Se for para como a obra chegou nesse preço, podemos incluir aí direitos autorais, qualidade da produção do livro (sim, isso é muito importante. Livros pessimamente impressos são horríveis), custos de tradução e revisão (se ele for de um autor estrangeiro), e especialmente a tiragem planejada com base na probabilidade de quanto retorno as vendas vão trazer. mas não deixa de ser assustador, e tenho dificuldade de imaginar quantas pessoas desembolsariam este valor por um despretensioso interesse de ler.

Os valores normais, digamos assim, de livros de divulgação científica variam entre trinta e sessenta reais. E aqui incluo todas as áreas, desde matemática até história. Para a média geral, eu acho que os preços são altos. E não culpo editoras e livrarias por causa disso. Nós não temos nem costume, nem hábito de ler. Livros que não saem não vendem. E quanto menor a tiragem, maior é o custo, uma vez que é preciso lucrar para produzir.
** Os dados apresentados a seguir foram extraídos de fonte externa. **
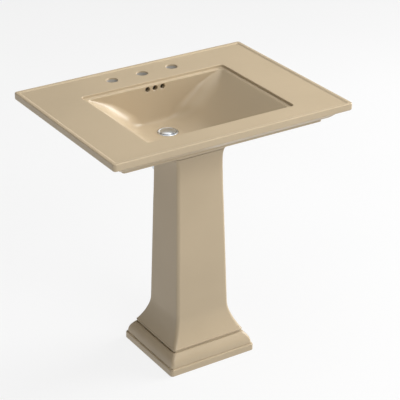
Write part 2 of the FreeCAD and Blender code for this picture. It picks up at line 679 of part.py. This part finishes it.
def slip_nut():
    """Ribbed slip nut round a spigot whose mouth is at the origin, facing +Z."""
    lip = 3.0
    low = -SLIP_NUT_GRIP
    high = low + SLIP_NUT_LENGTH
    nut = turned([(SPIGOT_R + CLEAR, low), (SLIP_NUT_R - 1.0, low), (SLIP_NUT_R, low + 1.0),
                  (SLIP_NUT_R, high - 2.0), (SLIP_NUT_R - 2.0, high), (TUBE_R + 0.5, high),
                  (TUBE_R + 0.5, high - lip), (SPIGOT_R + CLEAR, high - lip)], V(0, 0, 0))
    ribs = 16
    grooves = []
    for index in range(ribs):
        groove = Part.makeCylinder(1.6, SLIP_NUT_LENGTH, V(SLIP_NUT_R + 0.7, 0, low - 2.5))
        groove.rotate(V(0, 0, 0), V(0, 0, 1), index * 360.0 / ribs)
        grooves.append(groove)
    return nut.cut(Part.makeCompound(grooves))


def slip_washer():
    """Bevelled washer that seals a tube in a spigot: from the origin along +Z."""
    bore = TUBE_R + 0.05
    return turned([(bore, 0), (SPIGOT_R - 0.4, 0), (SPIGOT_R - 0.4, 3.5), (TUBE_R + 2.6, 6.0),
                   (bore, 6.0)], V(0, 0, 0))


def make_trap_inlet_nut():
    nut = slip_nut()
    nut.translate(INLET)
    return nut


def make_trap_inlet_washer():
    washer = slip_washer()
    washer.translate(INLET)
    return washer


def make_trap_outlet_nut():
    return to_wall(slip_nut(), OUTLET)


def make_trap_outlet_washer():
    return to_wall(slip_washer(), OUTLET)


def make_trap_head():
    """Upper half of the trap: inlet spigot, shoulder and the outlet spigot."""
    z0 = TRAP_HEAD_BOTTOM_Z
    wall_r = TRAP_R - TRAP_WALL
    top = INLET_TOP_Z
    head = turned([
        (0, z0), (TRAP_R + 0.8, z0), (TRAP_R + 0.8, z0 + 6.0), (TRAP_R, z0 + 7.0),
        (TRAP_R, SHOULDER_Z - 8.0), (TRAP_R - 2.4, SHOULDER_Z - 2.4), (TRAP_R - 8.0, SHOULDER_Z),
        (SPIGOT_R, SHOULDER_Z), (SPIGOT_R, top), (0, top)], DRAIN)
    spigot = to_wall(Part.makeCylinder(SPIGOT_R, 24.0), V(0, OUTLET_START_Y - 8.0, TRAP_OUTLET_Z))
    head = head.fuse(spigot)
    inside = turned([(0, z0 - 1.0), (wall_r, z0 - 1.0), (wall_r, SHOULDER_Z - 9.0),
                     (wall_r - 8.0, SHOULDER_Z - 2.0), (SPIGOT_BORE_R, SHOULDER_Z - 2.0),
                     (SPIGOT_BORE_R, top + 1.0), (0, top + 1.0)], DRAIN)
    head = head.cut(inside)
    bore = to_wall(Part.makeCylinder(SPIGOT_BORE_R, 40.0), V(0, OUTLET_START_Y - 14.0, TRAP_OUTLET_Z))
    return head.cut(bore)


def make_trap_dip_tube():
    """Inner tube that takes the water below the outlet, to make the seal."""
    outer = SPIGOT_BORE_R - 0.1
    top = 556.5
    return turned([(outer - 1.2, 488.0), (outer, 488.0), (outer, 553.9), (outer + 1.8, 553.9),
                   (outer + 1.8, 552.2), (outer + 3.0, 552.2), (outer + 3.0, 553.95),
                   (outer - 0.05, 553.95), (outer - 0.05, top), (outer - 1.2, top)], DRAIN)


def make_trap_cup():
    """Removable cup with a rounded foot and a ring of finger grips at its rim."""
    wall_r = TRAP_R - TRAP_WALL
    top = TRAP_HEAD_BOTTOM_Z - 1.5
    low = TRAP_BOTTOM_Z
    outline = [
        (0, low), (12.0, low), (12.0, low + 3.0), (16.0, low + 5.0), (24.0, low + 8.0), (29.6, low + 14.0),
        (TRAP_R, low + 22.0), (TRAP_R, top - 14.0), (TRAP_R + 3.0, top - 12.0), (TRAP_R + 3.0, top),
        (wall_r, top), (wall_r, low + 22.6), (wall_r - 2.4, low + 16.0), (wall_r - 8.0, low + 10.4),
        (14.0, low + 7.4), (0, low + 7.4),
    ]
    cup = turned(outline, DRAIN)
    for index in range(24):
        groove = Part.makeCylinder(1.6, 10.0, V(TRAP_R + 4.0, 0, top - 11.0))
        groove.rotate(V(0, 0, 0), V(0, 0, 1), index * 15.0)
        groove.translate(DRAIN)
        cup = cup.cut(groove)
    return cup


def make_trap_cup_seal():
    z = TRAP_HEAD_BOTTOM_Z - 1.5
    return ring(TRAP_R + 0.8, TRAP_R - TRAP_WALL, z, z + 1.5, DRAIN)


def make_trap_outlet_tube():
    """Straight waste tube from the trap to the face of the wall, drawn in where the nut grips it."""
    inner = TUBE_R - TUBE_WALL
    start = OUTLET_START_Y + 2.0
    gripped = OUTLET_END_Y + SLIP_NUT_LENGTH - SLIP_NUT_GRIP + 1.0 - start
    drawn_r = TUBE_R - DRAWN_IN
    tube = turned([(inner - DRAWN_IN, 0), (drawn_r, 0), (drawn_r, gripped), (TUBE_R, gripped),
                   (TUBE_R, WALL_Y - start), (inner, WALL_Y - start), (inner, gripped),
                   (inner - DRAWN_IN, gripped)], V(0, 0, 0))
    return to_wall(tube, V(0, start, TRAP_OUTLET_Z))


PIECES = {
    "basin": make_basin,
    "pedestal": make_pedestal,
    "seat_pads": make_seat_pads,
    "drain_body": make_drain_body,
    "flange_gasket": make_flange_gasket,
    "stopper_cap": make_stopper_cap,
    "stopper_seal": make_stopper_seal,
    "stopper_stem": make_stopper_stem,
    "click_plunger": make_click_plunger,
    "click_housing": make_click_housing,
    "click_collar": make_click_collar,
    "click_spring": make_click_spring,
    "outlet_gasket": make_outlet_gasket,
    "friction_washer": make_friction_washer,
    "drain_locknut": make_drain_locknut,
    "tailpiece": make_tailpiece,
    "tailpiece_washer": make_tailpiece_washer,
    "trap_head": make_trap_head,
    "trap_dip_tube": make_trap_dip_tube,
    "trap_cup": make_trap_cup,
    "trap_cup_seal": make_trap_cup_seal,
    "trap_inlet_nut": make_trap_inlet_nut,
    "trap_inlet_washer": make_trap_inlet_washer,
    "trap_outlet_nut": make_trap_outlet_nut,
    "trap_outlet_washer": make_trap_outlet_washer,
    "trap_outlet_tube": make_trap_outlet_tube,
}


def main():
    os.makedirs("parts", exist_ok=True)
    for name, make in PIECES.items():
        save(name, make())


if __name__ == "__main__":
    main()
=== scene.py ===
"""Looks for the pedestal sink: glazed china, plated metal, rubber and a plain pale studio."""
import json
import math

import bpy
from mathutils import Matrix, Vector

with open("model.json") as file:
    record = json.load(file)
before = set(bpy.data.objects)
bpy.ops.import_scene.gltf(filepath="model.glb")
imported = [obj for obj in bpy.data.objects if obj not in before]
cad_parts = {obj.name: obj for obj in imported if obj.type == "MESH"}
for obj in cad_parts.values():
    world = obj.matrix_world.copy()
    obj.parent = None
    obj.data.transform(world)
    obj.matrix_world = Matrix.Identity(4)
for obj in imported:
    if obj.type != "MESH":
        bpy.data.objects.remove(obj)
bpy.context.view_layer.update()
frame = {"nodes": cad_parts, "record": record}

# Lengths are in metres, and a box is its lowest and highest corners.

# Unglazed china: the apron's hollow, apart from the bowl that stands in it, and the faucet holes' walls
APRON_HOLLOW = ((-0.3205, -0.2195, 0.73), (0.3205, 0.2805, 0.7852))
BOWL_HALF_WIDTH = 0.25
BOWL_BACK = 0.175
FAUCET_HOLES = ((-0.1205, 0.2065, 0.78), (0.1205, 0.2435, 0.7925))
BARE_ROUGHNESS = 0.8

# Most of a noise texture's values lie between these
NOISE_LOW, NOISE_HIGH = 0.3, 0.7

FLOOR_SIZE = 16.0
FLOOR_Z = -0.0005        # just under the pedestal's foot
FLOOR_GLOW = 0.840       # the floor is partly self-lit, so that it comes out pale
HORIZON_GLOW = 0.86      # the world's brightness at the horizon and below it
GLOW_ENDS = 0.22         # how far up the glow fades out: the sine of the angle above the horizon

# name, place, the point it faces, size, power in watts
LIGHTS = (
    ("overhead", (0.2, 0.2, 4.0), (0, 0, 0.3), (4.0, 4.0), 84.0),
    ("right", (3.5, -0.5, 2.2), (0, 0, 0.5), (2.0, 2.0), 204.0),
    ("front_high", (0.3, -3.3, 3.0), (0, 0, 0.6), (2.0, 1.4), 82.0),
    ("left_high", (-2.4, 0.2, 3.6), (0, 0, 0.7), (1.6, 1.6), 4.0),
)

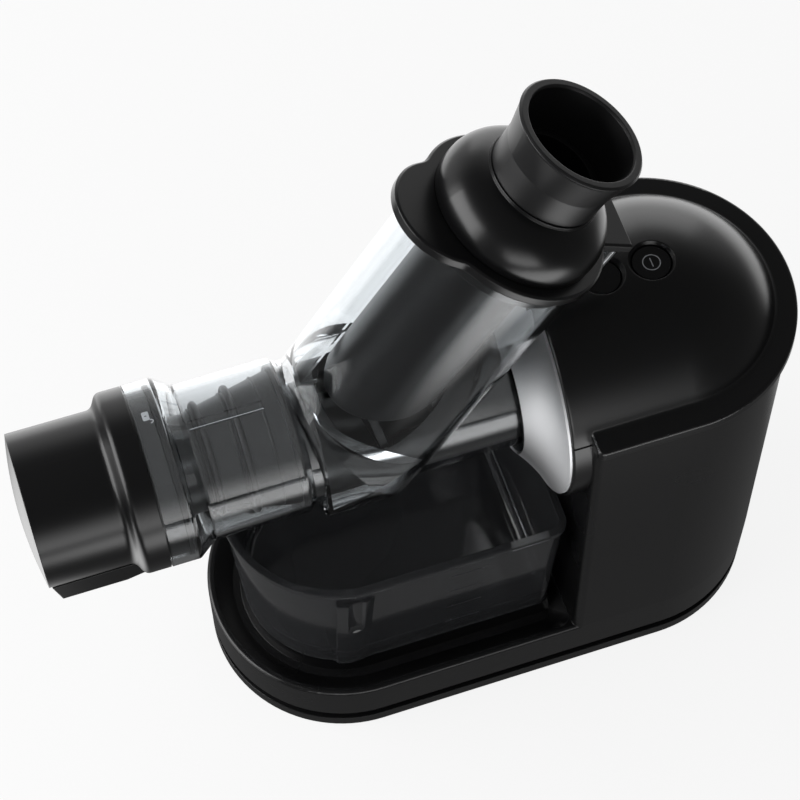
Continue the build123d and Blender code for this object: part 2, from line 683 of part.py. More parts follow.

E em particular dentro de um cenário social onde a maioria das pessoas não tem a menor condição de se dar ao luxo de gastar esse dinheiro comprando coisas pra ler. Dificilmente um assalariado vai poder comprar uma obra de divulgação científica, nem se ele for numa sebo. E leitura como um todo é um fenômeno muito mal disseminado e mal visto no Brasil. Recordo de uma história engraçada sobre isso. Uma amiga estava no seu trabalho, aproveitando o horário logo após o almoço para continuar sua leitura. Uma das pessoas que trabalhava com ela se aproximou e puxou conversa, explicando: "puxa, vi você sozinha aqui, sem fazer nada, e vim lhe fazer companhia".

O ato de ler só parece coisa chique quando você está na praia, tomando banho de sol (vi essa cena várias vezes nas férias e em filmes na televisão). Ler fora desse contexto para muitos realmente parece um "sem fazer nada" de dar pena. Duvido muito que a abordagem tenha sido a mesma se ela estivesse apenas teclando no celular. E isso aponta para uma outra peculiaridade do problema. Quando eu me refiro a ler, eu estou me limitando ao conceito de ler livros. Porque nós lemos constantemente estamos lendo nas redes sociais. Se parar para pensar, passamos boa parte do dia lendo, sejam notícias, postagens diversas, comentários, memes. Nos acostumamos a consumir informações rápidas, curtas, que exijam pouco tempo e sejam fáceis de processar. O exercício de uma leitura mais continuada e profunda é que parece ser pedir demais. E é justamente esse tipo de leitura que é mais notável, mais meditada e digerida, que nos transforma e nos faz ficar mais críticos.

Livros em geral, e em particular de divulgação científica, deveriam ter um incentivo adicional para produção e consumo. E nós, seus leitores constantes, podemos fazer nossa parte, comprando sempre que possível as obras e valorizando assim os escritores, ou pelo menos fazendo propaganda das mesmas, divulgando nas redes que você está lendo. Isso sim pode inspirar outros a ler. Pelo menos aqueles que puderem comprar livros. Outra coisa que pode ser promissora é recorrer a audiobooks. Curiosamente, parece mais confortável estar fazendo alguma coisa enquanto se "ouve" um livro, o que dá a impressão de que você está otimizando seu tempo. Até hoje não sei qual a taxa de absorção de informações por audiobooks, mas não custa experimentar.

O papel dos livros de divulgação científica é aproximar as pessoas da ciência, usando um linguajar acessível e atraente, facilitando o entendimento de assuntos rotineiramente mais complexos. A maior parte destes apenas informam. A minoria brilhante tem o incrível poder de mudar mentes e estimular o gosto pela ciência. Mas se os livros não puderem alcançar as pessoas, pra quê servem então?